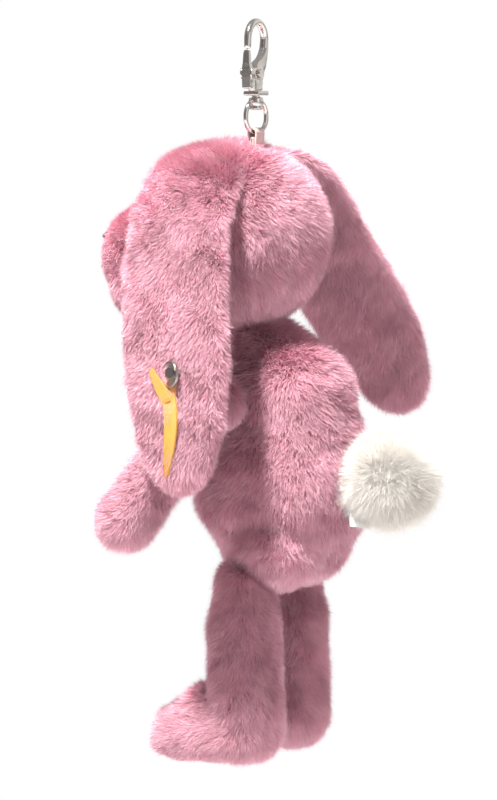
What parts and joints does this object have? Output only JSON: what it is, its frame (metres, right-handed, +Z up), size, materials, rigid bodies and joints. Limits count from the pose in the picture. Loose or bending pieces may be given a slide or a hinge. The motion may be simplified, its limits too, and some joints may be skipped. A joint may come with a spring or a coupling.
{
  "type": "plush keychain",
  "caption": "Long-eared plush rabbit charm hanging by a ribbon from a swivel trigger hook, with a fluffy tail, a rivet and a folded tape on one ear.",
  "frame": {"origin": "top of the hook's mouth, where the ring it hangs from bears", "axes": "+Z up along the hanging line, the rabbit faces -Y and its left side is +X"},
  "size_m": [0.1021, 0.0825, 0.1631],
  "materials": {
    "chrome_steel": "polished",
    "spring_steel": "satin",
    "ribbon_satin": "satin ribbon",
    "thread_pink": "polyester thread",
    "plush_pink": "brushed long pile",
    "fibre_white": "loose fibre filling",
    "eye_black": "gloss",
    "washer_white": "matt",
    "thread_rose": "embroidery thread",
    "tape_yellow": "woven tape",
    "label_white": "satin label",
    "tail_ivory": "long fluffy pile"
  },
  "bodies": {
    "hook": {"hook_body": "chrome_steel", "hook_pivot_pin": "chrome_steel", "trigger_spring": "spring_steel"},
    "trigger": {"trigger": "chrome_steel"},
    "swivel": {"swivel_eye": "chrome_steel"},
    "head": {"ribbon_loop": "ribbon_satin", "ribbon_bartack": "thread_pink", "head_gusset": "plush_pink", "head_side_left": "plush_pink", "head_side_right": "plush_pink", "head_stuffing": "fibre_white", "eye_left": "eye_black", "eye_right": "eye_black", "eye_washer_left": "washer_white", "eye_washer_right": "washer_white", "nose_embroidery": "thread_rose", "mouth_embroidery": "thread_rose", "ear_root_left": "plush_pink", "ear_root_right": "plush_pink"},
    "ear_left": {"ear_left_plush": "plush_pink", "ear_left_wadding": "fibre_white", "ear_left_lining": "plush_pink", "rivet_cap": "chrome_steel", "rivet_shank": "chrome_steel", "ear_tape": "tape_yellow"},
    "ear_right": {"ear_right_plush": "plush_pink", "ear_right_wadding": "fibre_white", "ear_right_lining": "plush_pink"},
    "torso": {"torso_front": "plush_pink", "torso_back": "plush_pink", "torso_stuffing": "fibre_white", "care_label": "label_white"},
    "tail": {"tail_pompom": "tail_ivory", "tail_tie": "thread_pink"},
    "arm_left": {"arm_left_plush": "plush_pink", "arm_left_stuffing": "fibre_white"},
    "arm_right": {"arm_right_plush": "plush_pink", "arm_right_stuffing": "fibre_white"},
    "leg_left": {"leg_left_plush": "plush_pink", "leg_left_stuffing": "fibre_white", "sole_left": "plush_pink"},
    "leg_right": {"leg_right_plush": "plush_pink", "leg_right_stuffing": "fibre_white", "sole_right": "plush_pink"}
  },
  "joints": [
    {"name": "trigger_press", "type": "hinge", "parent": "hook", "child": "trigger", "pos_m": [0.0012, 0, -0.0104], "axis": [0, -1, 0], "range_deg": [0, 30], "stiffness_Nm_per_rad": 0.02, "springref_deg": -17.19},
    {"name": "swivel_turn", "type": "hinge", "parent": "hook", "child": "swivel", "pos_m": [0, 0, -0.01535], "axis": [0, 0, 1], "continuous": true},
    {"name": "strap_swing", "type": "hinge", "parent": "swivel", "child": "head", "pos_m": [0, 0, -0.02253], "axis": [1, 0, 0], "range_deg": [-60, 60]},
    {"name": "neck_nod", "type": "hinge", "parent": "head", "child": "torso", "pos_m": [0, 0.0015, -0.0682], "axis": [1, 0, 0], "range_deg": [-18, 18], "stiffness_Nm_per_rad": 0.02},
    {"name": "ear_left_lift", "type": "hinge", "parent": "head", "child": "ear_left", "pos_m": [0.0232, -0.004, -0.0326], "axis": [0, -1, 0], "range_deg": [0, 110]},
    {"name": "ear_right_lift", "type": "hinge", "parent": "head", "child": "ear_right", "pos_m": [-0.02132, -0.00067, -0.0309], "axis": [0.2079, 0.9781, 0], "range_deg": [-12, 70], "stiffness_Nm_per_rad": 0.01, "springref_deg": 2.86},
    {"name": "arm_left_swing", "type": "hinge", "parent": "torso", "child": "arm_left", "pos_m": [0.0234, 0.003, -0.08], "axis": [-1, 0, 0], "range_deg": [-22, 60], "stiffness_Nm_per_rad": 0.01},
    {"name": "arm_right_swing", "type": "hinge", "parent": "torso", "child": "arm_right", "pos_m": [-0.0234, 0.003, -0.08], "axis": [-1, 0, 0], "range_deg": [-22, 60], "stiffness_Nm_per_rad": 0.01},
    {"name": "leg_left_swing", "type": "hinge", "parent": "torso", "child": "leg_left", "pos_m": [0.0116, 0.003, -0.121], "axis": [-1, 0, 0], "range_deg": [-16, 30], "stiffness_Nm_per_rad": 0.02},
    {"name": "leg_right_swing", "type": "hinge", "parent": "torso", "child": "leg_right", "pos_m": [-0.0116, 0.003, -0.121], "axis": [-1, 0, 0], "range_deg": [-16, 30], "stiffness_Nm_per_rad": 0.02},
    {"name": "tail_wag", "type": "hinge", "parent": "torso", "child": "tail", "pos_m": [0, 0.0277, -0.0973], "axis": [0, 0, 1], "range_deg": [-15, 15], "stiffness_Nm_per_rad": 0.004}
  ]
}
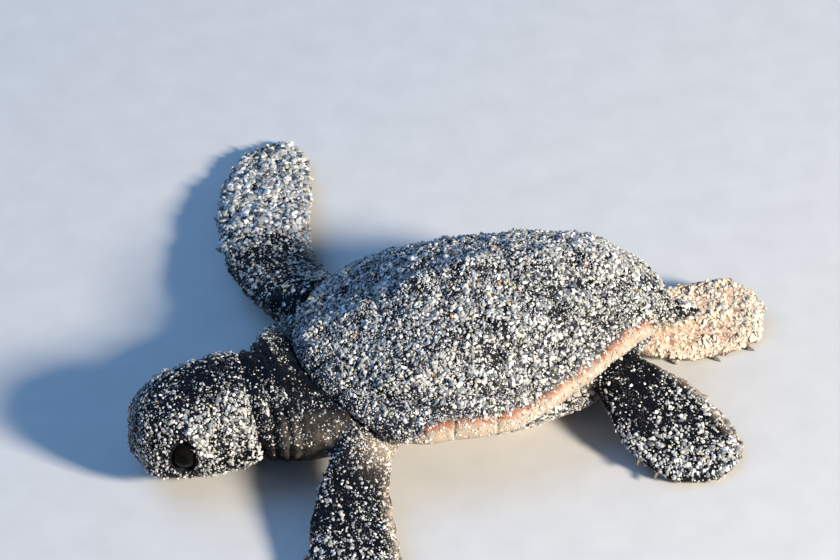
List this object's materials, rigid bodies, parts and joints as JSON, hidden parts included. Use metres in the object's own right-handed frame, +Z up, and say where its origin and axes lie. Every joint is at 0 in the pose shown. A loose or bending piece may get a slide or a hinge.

◆ **Task goal**: Repeat every entry word for word.

◆ **Response**:
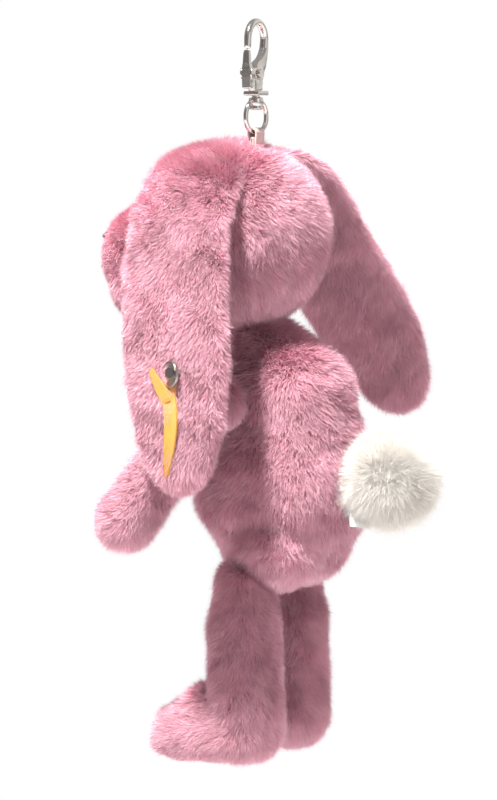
What parts and joints does this object have? Output only JSON: what it is, its frame (metres, right-handed, +Z up), size, materials, rigid bodies and joints. Limits count from the pose in the picture. Loose or bending pieces may be given a slide or a hinge. The motion may be simplified, its limits too, and some joints may be skipped. A joint may come with a spring or a coupling.
{
  "type": "plush keychain",
  "caption": "Long-eared plush rabbit charm hanging by a ribbon from a swivel trigger hook, with a fluffy tail, a rivet and a folded tape on one ear.",
  "frame": {"origin": "top of the hook's mouth, where the ring it hangs from bears", "axes": "+Z up along the hanging line, the rabbit faces -Y and its left side is +X"},
  "size_m": [0.1021, 0.0825, 0.1631],
  "materials": {
    "chrome_steel": "polished",
    "spring_steel": "satin",
    "ribbon_satin": "satin ribbon",
    "thread_pink": "polyester thread",
    "plush_pink": "brushed long pile",
    "fibre_white": "loose fibre filling",
    "eye_black": "gloss",
    "washer_white": "matt",
    "thread_rose": "embroidery thread",
    "tape_yellow": "woven tape",
    "label_white": "satin label",
    "tail_ivory": "long fluffy pile"
  },
  "bodies": {
    "hook": {"hook_body": "chrome_steel", "hook_pivot_pin": "chrome_steel", "trigger_spring": "spring_steel"},
    "trigger": {"trigger": "chrome_steel"},
    "swivel": {"swivel_eye": "chrome_steel"},
    "head": {"ribbon_loop": "ribbon_satin", "ribbon_bartack": "thread_pink", "head_gusset": "plush_pink", "head_side_left": "plush_pink", "head_side_right": "plush_pink", "head_stuffing": "fibre_white", "eye_left": "eye_black", "eye_right": "eye_black", "eye_washer_left": "washer_white", "eye_washer_right": "washer_white", "nose_embroidery": "thread_rose", "mouth_embroidery": "thread_rose", "ear_root_left": "plush_pink", "ear_root_right": "plush_pink"},
    "ear_left": {"ear_left_plush": "plush_pink", "ear_left_wadding": "fibre_white", "ear_left_lining": "plush_pink", "rivet_cap": "chrome_steel", "rivet_shank": "chrome_steel", "ear_tape": "tape_yellow"},
    "ear_right": {"ear_right_plush": "plush_pink", "ear_right_wadding": "fibre_white", "ear_right_lining": "plush_pink"},
    "torso": {"torso_front": "plush_pink", "torso_back": "plush_pink", "torso_stuffing": "fibre_white", "care_label": "label_white"},
    "tail": {"tail_pompom": "tail_ivory", "tail_tie": "thread_pink"},
    "arm_left": {"arm_left_plush": "plush_pink", "arm_left_stuffing": "fibre_white"},
    "arm_right": {"arm_right_plush": "plush_pink", "arm_right_stuffing": "fibre_white"},
    "leg_left": {"leg_left_plush": "plush_pink", "leg_left_stuffing": "fibre_white", "sole_left": "plush_pink"},
    "leg_right": {"leg_right_plush": "plush_pink", "leg_right_stuffing": "fibre_white", "sole_right": "plush_pink"}
  },
  "joints": [
    {"name": "trigger_press", "type": "hinge", "parent": "hook", "child": "trigger", "pos_m": [0.0012, 0, -0.0104], "axis": [0, -1, 0], "range_deg": [0, 30], "stiffness_Nm_per_rad": 0.02, "springref_deg": -17.19},
    {"name": "swivel_turn", "type": "hinge", "parent": "hook", "child": "swivel", "pos_m": [0, 0, -0.01535], "axis": [0, 0, 1], "continuous": true},
    {"name": "strap_swing", "type": "hinge", "parent": "swivel", "child": "head", "pos_m": [0, 0, -0.02253], "axis": [1, 0, 0], "range_deg": [-60, 60]},
    {"name": "neck_nod", "type": "hinge", "parent": "head", "child": "torso", "pos_m": [0, 0.0015, -0.0682], "axis": [1, 0, 0], "range_deg": [-18, 18], "stiffness_Nm_per_rad": 0.02},
    {"name": "ear_left_lift", "type": "hinge", "parent": "head", "child": "ear_left", "pos_m": [0.0232, -0.004, -0.0326], "axis": [0, -1, 0], "range_deg": [0, 110]},
    {"name": "ear_right_lift", "type": "hinge", "parent": "head", "child": "ear_right", "pos_m": [-0.02132, -0.00067, -0.0309], "axis": [0.2079, 0.9781, 0], "range_deg": [-12, 70], "stiffness_Nm_per_rad": 0.01, "springref_deg": 2.86},
    {"name": "arm_left_swing", "type": "hinge", "parent": "torso", "child": "arm_left", "pos_m": [0.0234, 0.003, -0.08], "axis": [-1, 0, 0], "range_deg": [-22, 60], "stiffness_Nm_per_rad": 0.01},
    {"name": "arm_right_swing", "type": "hinge", "parent": "torso", "child": "arm_right", "pos_m": [-0.0234, 0.003, -0.08], "axis": [-1, 0, 0], "range_deg": [-22, 60], "stiffness_Nm_per_rad": 0.01},
    {"name": "leg_left_swing", "type": "hinge", "parent": "torso", "child": "leg_left", "pos_m": [0.0116, 0.003, -0.121], "axis": [-1, 0, 0], "range_deg": [-16, 30], "stiffness_Nm_per_rad": 0.02},
    {"name": "leg_right_swing", "type": "hinge", "parent": "torso", "child": "leg_right", "pos_m": [-0.0116, 0.003, -0.121], "axis": [-1, 0, 0], "range_deg": [-16, 30], "stiffness_Nm_per_rad": 0.02},
    {"name": "tail_wag", "type": "hinge", "parent": "torso", "child": "tail", "pos_m": [0, 0.0277, -0.0973], "axis": [0, 0, 1], "range_deg": [-15, 15], "stiffness_Nm_per_rad": 0.004}
  ]
}
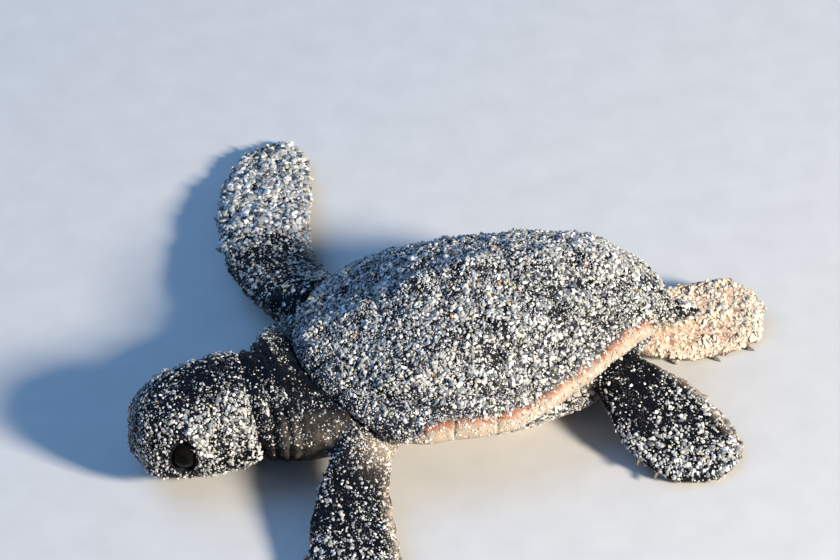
List this object's materials, rigid bodies, parts and joints as JSON, hidden parts included. Use metres in the object's own right-handed frame, +Z up, and say where its origin and axes lie. Every joint is at 0 in the pose shown. A loose or bending piece may get a slide or a hinge.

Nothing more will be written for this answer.